(Collection entries)

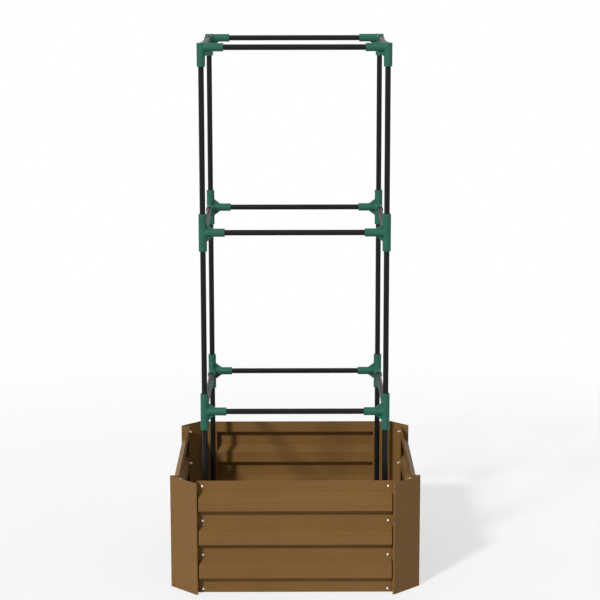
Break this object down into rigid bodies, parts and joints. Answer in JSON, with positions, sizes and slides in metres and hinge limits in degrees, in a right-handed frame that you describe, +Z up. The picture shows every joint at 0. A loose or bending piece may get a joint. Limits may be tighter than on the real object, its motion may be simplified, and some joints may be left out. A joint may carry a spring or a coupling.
{
  "type": "raised garden bed with tomato cage",
  "caption": "Square raised bed of ribbed steel panels with cut corners, open below, holding a tall climbing cage of black tubes and green moulded connectors.",
  "frame": {"origin": "on the ground under the middle of the bed", "axes": "+Z up along the cage's posts, the front panel faces -Y, +X to the right seen from the front"},
  "size_m": [0.65, 0.65, 1.4127],
  "materials": {
    "brown_steel": "satin brown powder coat",
    "bright_zinc": "bright zinc plate",
    "black_tube": "near-black plastic-coated steel tube",
    "green_plastic": "dark green moulded plastic",
    "black_plastic": "black moulded plastic"
  },
  "bodies": {
    "bed": {"side_panel_front": "brown_steel", "side_panel_rear": "brown_steel", "side_panel_left": "brown_steel", "side_panel_right": "brown_steel", "corner_panel_front_left": "brown_steel", "corner_panel_front_right": "brown_steel", "corner_panel_rear_right": "brown_steel", "corner_panel_rear_left": "brown_steel", "panel_bolts": "bright_zinc", "panel_washers": "bright_zinc", "panel_nuts": "bright_zinc"},
    "cage": {"lower_rail_front": "black_tube", "lower_rail_rear": "black_tube", "lower_rail_left": "black_tube", "lower_rail_right": "black_tube", "middle_rail_front": "black_tube", "middle_rail_rear": "black_tube", "middle_rail_left": "black_tube", "middle_rail_right": "black_tube", "top_rail_front": "black_tube", "top_rail_rear": "black_tube", "top_rail_left": "black_tube", "top_rail_right": "black_tube", "lower_post_front_left": "black_tube", "lower_post_front_right": "black_tube", "lower_post_rear_right": "black_tube", "lower_post_rear_left": "black_tube", "middle_post_front_left": "black_tube", "middle_post_front_right": "black_tube", "middle_post_rear_right": "black_tube", "middle_post_rear_left": "black_tube", "upper_post_front_left": "black_tube", "upper_post_front_right": "black_tube", "upper_post_rear_right": "black_tube", "upper_post_rear_left": "black_tube", "lower_tee_front_left": "green_plastic", "lower_tee_front_right": "green_plastic", "lower_tee_rear_right": "green_plastic", "lower_tee_rear_left": "green_plastic", "middle_tee_front_left": "green_plastic", "middle_tee_front_right": "green_plastic", "middle_tee_rear_right": "green_plastic", "middle_tee_rear_left": "green_plastic", "top_elbow_front_left": "green_plastic", "top_elbow_front_right": "green_plastic", "top_elbow_rear_right": "green_plastic", "top_elbow_rear_left": "green_plastic", "foot_tip_front_left": "black_plastic", "foot_tip_front_right": "black_plastic", "foot_tip_rear_right": "black_plastic", "foot_tip_rear_left": "black_plastic"}
  },
  "joints": [
    {"name": "cage_lift", "type": "slide", "parent": "bed", "child": "cage", "axis": [0, 0, 1], "range_m": [0, 0.35]}
  ]
}
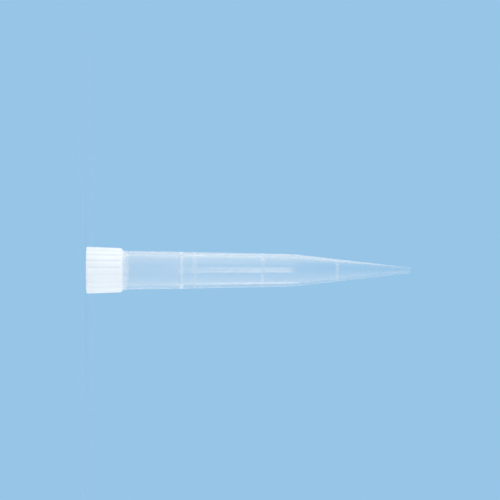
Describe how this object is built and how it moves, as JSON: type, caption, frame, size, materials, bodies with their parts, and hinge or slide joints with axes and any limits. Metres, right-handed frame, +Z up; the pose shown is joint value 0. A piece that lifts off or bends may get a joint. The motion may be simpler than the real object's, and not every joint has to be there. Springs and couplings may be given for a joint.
{
  "type": "pipette tip",
  "caption": "Slim tapered pipette tip with a ribbed push-on collar, an inner ledge, fine volume rings and a narrow open point, moulded in one piece.",
  "frame": {"origin": "centre of the mouth's rim, in the plane that the tip stands on", "axes": "+Z runs up the bore's axis from the open mouth to the fine orifice; X and Y lie in the plane of the rim, and the tip has the same form all round"},
  "size_m": [0.0102, 0.0102, 0.071],
  "materials": {
    "natural_polypropylene": "moulded, uncoloured and translucent, with a low sheen"
  },
  "bodies": {
    "root": {"pipette_tip": "natural_polypropylene"}
  },
  "joints": []
}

Task: Write the entries again, exactly as they stand.

Result of this exercise:
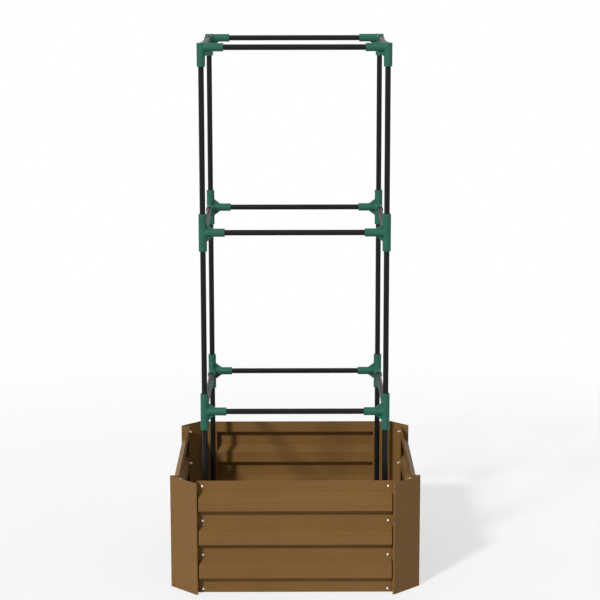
Break this object down into rigid bodies, parts and joints. Answer in JSON, with positions, sizes and slides in metres and hinge limits in degrees, in a right-handed frame that you describe, +Z up. The picture shows every joint at 0. A loose or bending piece may get a joint. Limits may be tighter than on the real object, its motion may be simplified, and some joints may be left out. A joint may carry a spring or a coupling.
{
  "type": "raised garden bed with tomato cage",
  "caption": "Square raised bed of ribbed steel panels with cut corners, open below, holding a tall climbing cage of black tubes and green moulded connectors.",
  "frame": {"origin": "on the ground under the middle of the bed", "axes": "+Z up along the cage's posts, the front panel faces -Y, +X to the right seen from the front"},
  "size_m": [0.65, 0.65, 1.4127],
  "materials": {
    "brown_steel": "satin brown powder coat",
    "bright_zinc": "bright zinc plate",
    "black_tube": "near-black plastic-coated steel tube",
    "green_plastic": "dark green moulded plastic",
    "black_plastic": "black moulded plastic"
  },
  "bodies": {
    "bed": {"side_panel_front": "brown_steel", "side_panel_rear": "brown_steel", "side_panel_left": "brown_steel", "side_panel_right": "brown_steel", "corner_panel_front_left": "brown_steel", "corner_panel_front_right": "brown_steel", "corner_panel_rear_right": "brown_steel", "corner_panel_rear_left": "brown_steel", "panel_bolts": "bright_zinc", "panel_washers": "bright_zinc", "panel_nuts": "bright_zinc"},
    "cage": {"lower_rail_front": "black_tube", "lower_rail_rear": "black_tube", "lower_rail_left": "black_tube", "lower_rail_right": "black_tube", "middle_rail_front": "black_tube", "middle_rail_rear": "black_tube", "middle_rail_left": "black_tube", "middle_rail_right": "black_tube", "top_rail_front": "black_tube", "top_rail_rear": "black_tube", "top_rail_left": "black_tube", "top_rail_right": "black_tube", "lower_post_front_left": "black_tube", "lower_post_front_right": "black_tube", "lower_post_rear_right": "black_tube", "lower_post_rear_left": "black_tube", "middle_post_front_left": "black_tube", "middle_post_front_right": "black_tube", "middle_post_rear_right": "black_tube", "middle_post_rear_left": "black_tube", "upper_post_front_left": "black_tube", "upper_post_front_right": "black_tube", "upper_post_rear_right": "black_tube", "upper_post_rear_left": "black_tube", "lower_tee_front_left": "green_plastic", "lower_tee_front_right": "green_plastic", "lower_tee_rear_right": "green_plastic", "lower_tee_rear_left": "green_plastic", "middle_tee_front_left": "green_plastic", "middle_tee_front_right": "green_plastic", "middle_tee_rear_right": "green_plastic", "middle_tee_rear_left": "green_plastic", "top_elbow_front_left": "green_plastic", "top_elbow_front_right": "green_plastic", "top_elbow_rear_right": "green_plastic", "top_elbow_rear_left": "green_plastic", "foot_tip_front_left": "black_plastic", "foot_tip_front_right": "black_plastic", "foot_tip_rear_right": "black_plastic", "foot_tip_rear_left": "black_plastic"}
  },
  "joints": [
    {"name": "cage_lift", "type": "slide", "parent": "bed", "child": "cage", "axis": [0, 0, 1], "range_m": [0, 0.35]}
  ]
}
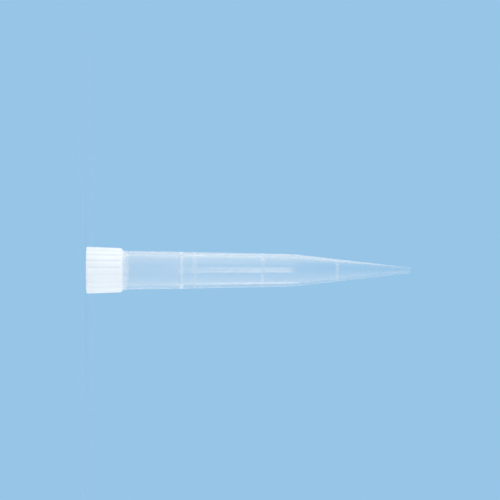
Describe how this object is built and how it moves, as JSON: type, caption, frame, size, materials, bodies with their parts, and hinge or slide joints with axes and any limits. Metres, right-handed frame, +Z up; the pose shown is joint value 0. A piece that lifts off or bends may get a joint. The motion may be simpler than the real object's, and not every joint has to be there. Springs and couplings may be given for a joint.
{
  "type": "pipette tip",
  "caption": "Slim tapered pipette tip with a ribbed push-on collar, an inner ledge, fine volume rings and a narrow open point, moulded in one piece.",
  "frame": {"origin": "centre of the mouth's rim, in the plane that the tip stands on", "axes": "+Z runs up the bore's axis from the open mouth to the fine orifice; X and Y lie in the plane of the rim, and the tip has the same form all round"},
  "size_m": [0.0102, 0.0102, 0.071],
  "materials": {
    "natural_polypropylene": "moulded, uncoloured and translucent, with a low sheen"
  },
  "bodies": {
    "root": {"pipette_tip": "natural_polypropylene"}
  },
  "joints": []
}